Wir können diese Auseinandersetzung gewinnen. Aber wir werden sie nicht gewinnen, wenn wir in der Defensive bleiben. Fairness und Vernunft, Freiheit und Zusammenhalt brauchen neue Antworten, neue politische Konzepte. Wohlstand und Gerechtigkeit brauchen neue Wirtschaftsformen, und Halt und Identität brauchen ein neues Versprechen. Dazu werden wir den Widerspruch zwischen Nation und Europa aussöhnen müssen. Deutschland wird nur dann die Werte dieser Republik halten können, wenn es größer denkt als in den Grenzen des Nationalstaates. Unsere Wirtschaft ist global und globale Konzerne tanzen dem Gemeinwesen auf der Nase rum. Unsere Werte sind universal. Die Klimakrise ist eine weltweite. Flucht und Verreibung sind es auch. Wer Freiheit und Demokratie will, muss sich um Europa kümmern. Wer Deutschland verstehen will, muss die Welt im Blick haben. Flüchtlinge, Klimawandel, Arbeitsplatzverlust, Kriege, Terror – alles schlägt zurück.

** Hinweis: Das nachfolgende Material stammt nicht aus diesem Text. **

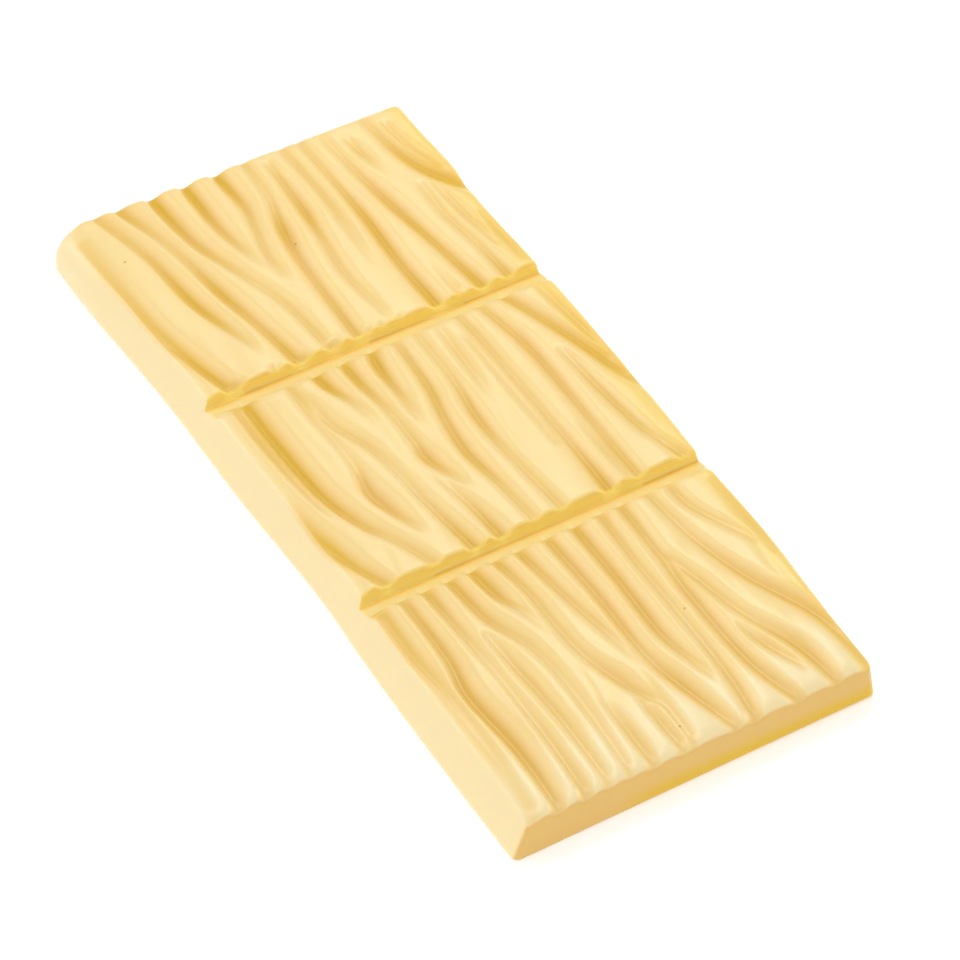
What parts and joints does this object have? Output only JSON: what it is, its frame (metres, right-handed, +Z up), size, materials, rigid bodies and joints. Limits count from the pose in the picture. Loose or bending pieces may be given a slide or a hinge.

Wenn wir angreifen wollen, müssen wir uns angreifbar machen

Wir müssen die Globalisierung gerecht machen, wenn wir Gerechtigkeit im eigenen Land wollen. Und wir werden Freiheit nur dann verteidigen, wenn die liberale Demokratie nicht nur ein Projekt für wenige Profiteure ist. Weil die globale Klimakrise Fahrt aufnimmt, weil eine globaler, digitaler Kapitalismus schneller und schneller wird, sind politische Entscheidungen so häufig nur nachlaufend, reparieren, statt gestalten. Und das führt zu einem Spaltspilz, der den Kern der Republik bedroht. Wir verlieren damit die friedensstiftende Wirkung des Rechts. Deshalb müssen wir auch die Art, wie Politik gemacht wird, neu erfinden. Wir müssen das Machen von dem Ruch der Machenschaft befreien. Wer führen will, muss dienen wollen. Die eigentliche Macht, ist das Wissen um unsere Verletzlichkeit. Wenn wir angreifen wollen, müssen wir uns angreifbar machen. Wenn wir reden, müssen wir zweifeln. Wenn wir realistisch sein wollen, müssen wir radikal werden. Wenn wir kämpfen, müssen wir bereit sein, alles zu verlieren. Nur so werden wir gewinnen. Im Ton ruhig, in der Haltung gelassen, im Herz entschlossen, so erkämpfen wir Recht und Menschlichkeit.